■ Objective
Reproduce precisely the lines of the listing below, starting with the line that contains "if shape.isValid() else" and stopping after the line that contains "a shader takes."; include nothing else.

■ Data
>> Begin
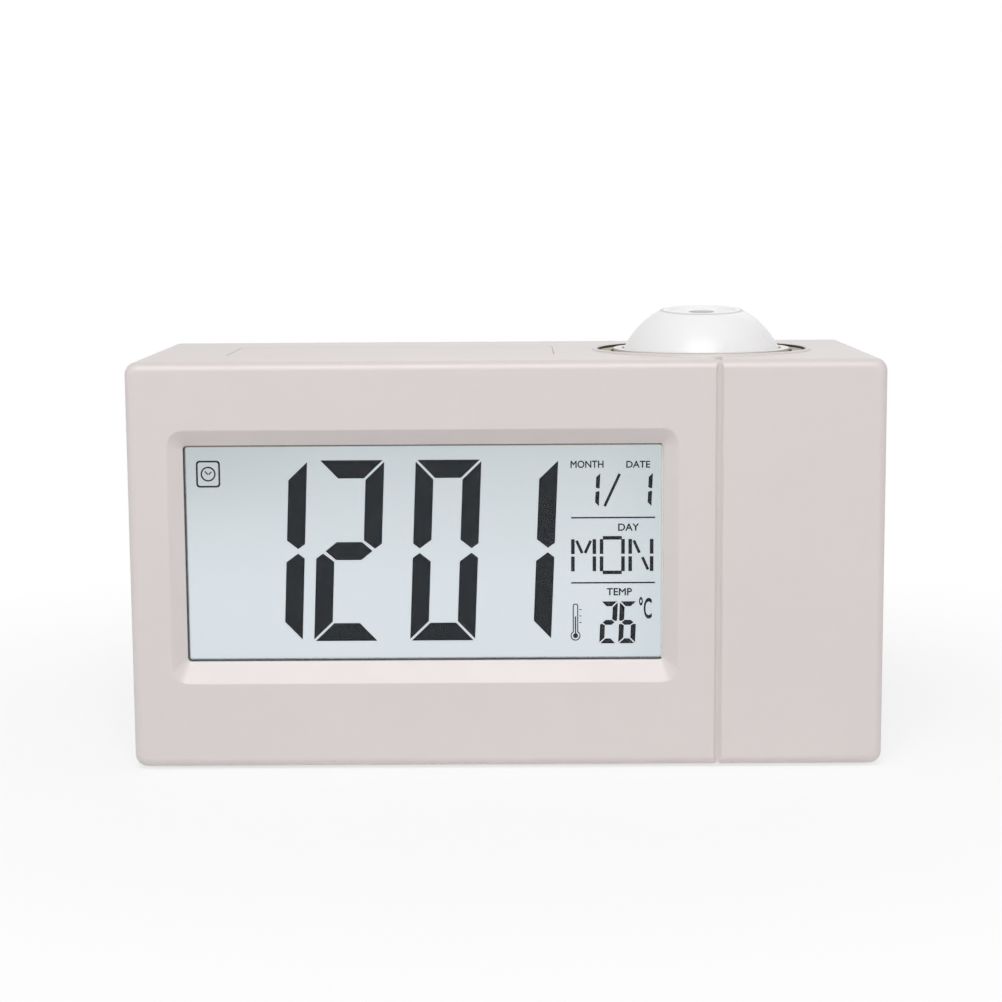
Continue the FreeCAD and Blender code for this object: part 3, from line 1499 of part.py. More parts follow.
button_names = ("mode_button", "set_button", "up_button", "down_button", "alarm_button", "light_button")

fixed_parts = {
    "housing": housing, "back_cover": back_cover, "case_screws": case_screws, "rubber_feet": rubber_feet,
    "window_lens": window_lens, "lcd_front_polariser": lcd_front_polariser,
    "lcd_front_glass": lcd_front_glass, "lcd_segments": lcd_segments, "lcd_rear_glass": lcd_rear_glass,
    "lcd_rear_polariser": lcd_rear_polariser, "light_guide": light_guide, "reflector_sheet": reflector_sheet,
    "zebra_strip": zebra_strip, "backlight_leds": backlight_leds, "lcd_frame": lcd_frame,
    "frame_screws": frame_screws, "main_board": main_board, "board_screws": board_screws,
    "driver_chip": driver_chip, "crystal": crystal, "capacitors": capacitors, "wire_sockets": wire_sockets,
    "snooze_switch": snooze_switch, "key_board": key_board, "key_switches": key_switches,
    "key_board_screws": key_board_screws, "ribbon_cable": ribbon_cable,
    "temperature_sensor": temperature_sensor, "buzzer": buzzer, "power_socket": power_socket,
    "projector_switch_body": projector_switch_body, "power_wires": power_wires,
    "projector_wires": projector_wires, "recess_ring": recess_ring,
    "ball_cradle": ball_cradle, "cradle_screws": cradle_screws, "pivot_washers": pivot_washers,
    "battery_cells": battery_cells, "contact_plates": contact_plates, "contact_springs": contact_springs,
    "lamp_board_screws": lamp_board_screws, "lamp_leads": lamp_leads,
    "snooze_bar": snooze_bar, "projector_switch_knob": projector_switch_knob, "battery_door": battery_door,
}

head_parts = {
    "ball_upper_shell": ball_upper_shell, "ball_lower_shell": ball_lower_shell, "lens_barrel": lens_barrel,
    "projector_lens": projector_lens, "projector_slide": projector_slide, "condenser_lens": condenser_lens,
    "lamp_housing": lamp_housing, "projector_lamp": projector_lamp, "lamp_board": lamp_board,
}


def save(name, shape):
    reach = shape.BoundBox
    limits = (reach.XMin, reach.XMax, reach.YMin, reach.YMax, reach.ZMin, reach.ZMax)
    print(name, len(shape.Solids), "valid" if shape.isValid() else "NOT VALID",
          [round(limit, 2) for limit in limits])
    shape.exportStep("parts/%s.step" % name)


for node, make in fixed_parts.items():
    save(node, make())
for node, make in head_parts.items():
    save(node, seat_head(make()))
for node, place in zip(button_names, button_spots()):
    save(node, rear_button(place))
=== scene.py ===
"""Looks, lights and camera of the projection alarm clock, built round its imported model."""

import logging
import math
from dataclasses import dataclass
from enum import Enum
from typing import Any, Optional, Sequence, Union

import bmesh
import bpy
from mathutils import Matrix, Vector


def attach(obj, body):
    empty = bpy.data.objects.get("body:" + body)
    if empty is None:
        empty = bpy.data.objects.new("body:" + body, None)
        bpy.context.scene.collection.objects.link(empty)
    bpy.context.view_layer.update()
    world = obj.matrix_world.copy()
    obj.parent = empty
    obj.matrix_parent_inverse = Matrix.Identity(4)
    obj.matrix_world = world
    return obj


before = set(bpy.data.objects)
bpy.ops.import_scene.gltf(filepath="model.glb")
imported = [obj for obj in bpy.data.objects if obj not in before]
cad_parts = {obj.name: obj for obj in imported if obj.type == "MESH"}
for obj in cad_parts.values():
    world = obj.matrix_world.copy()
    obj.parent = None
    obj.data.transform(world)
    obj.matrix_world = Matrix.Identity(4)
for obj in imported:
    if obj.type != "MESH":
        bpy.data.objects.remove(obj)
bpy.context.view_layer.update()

log = logging.getLogger("projection_clock")

MM = 0.001
HEAD_X = 40.8 * MM
HEAD_Y = -0.5 * MM
Colour = tuple[float, float, float]
Point = tuple[float, float, float]


def tone(red: int, green: int, blue: int) -> Colour:
    """Turns screen values from 0 to 255 into the linear colour that a shader takes.

    Args:
        red: Red on screen.
        green: Green on screen.
        blue: Blue on screen.

    Returns:
        The linear colour.
    """
    def linear(value: int) -> float:
        """One channel."""
        share = value / 255
        return share / 12.92 if share <= 0.04045 else ((share + 0.055) / 1.055) ** 2.4

    return linear(red), linear(green), linear(blue)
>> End
■ Answer to the task
    print(name, len(shape.Solids), "valid" if shape.isValid() else "NOT VALID",
          [round(limit, 2) for limit in limits])
    shape.exportStep("parts/%s.step" % name)


for node, make in fixed_parts.items():
    save(node, make())
for node, make in head_parts.items():
    save(node, seat_head(make()))
for node, place in zip(button_names, button_spots()):
    save(node, rear_button(place))
=== scene.py ===
"""Looks, lights and camera of the projection alarm clock, built round its imported model."""

import logging
import math
from dataclasses import dataclass
from enum import Enum
from typing import Any, Optional, Sequence, Union

import bmesh
import bpy
from mathutils import Matrix, Vector


def attach(obj, body):
    empty = bpy.data.objects.get("body:" + body)
    if empty is None:
        empty = bpy.data.objects.new("body:" + body, None)
        bpy.context.scene.collection.objects.link(empty)
    bpy.context.view_layer.update()
    world = obj.matrix_world.copy()
    obj.parent = empty
    obj.matrix_parent_inverse = Matrix.Identity(4)
    obj.matrix_world = world
    return obj


before = set(bpy.data.objects)
bpy.ops.import_scene.gltf(filepath="model.glb")
imported = [obj for obj in bpy.data.objects if obj not in before]
cad_parts = {obj.name: obj for obj in imported if obj.type == "MESH"}
for obj in cad_parts.values():
    world = obj.matrix_world.copy()
    obj.parent = None
    obj.data.transform(world)
    obj.matrix_world = Matrix.Identity(4)
for obj in imported:
    if obj.type != "MESH":
        bpy.data.objects.remove(obj)
bpy.context.view_layer.update()

log = logging.getLogger("projection_clock")

MM = 0.001
HEAD_X = 40.8 * MM
HEAD_Y = -0.5 * MM
Colour = tuple[float, float, float]
Point = tuple[float, float, float]


def tone(red: int, green: int, blue: int) -> Colour:
    """Turns screen values from 0 to 255 into the linear colour that a shader takes.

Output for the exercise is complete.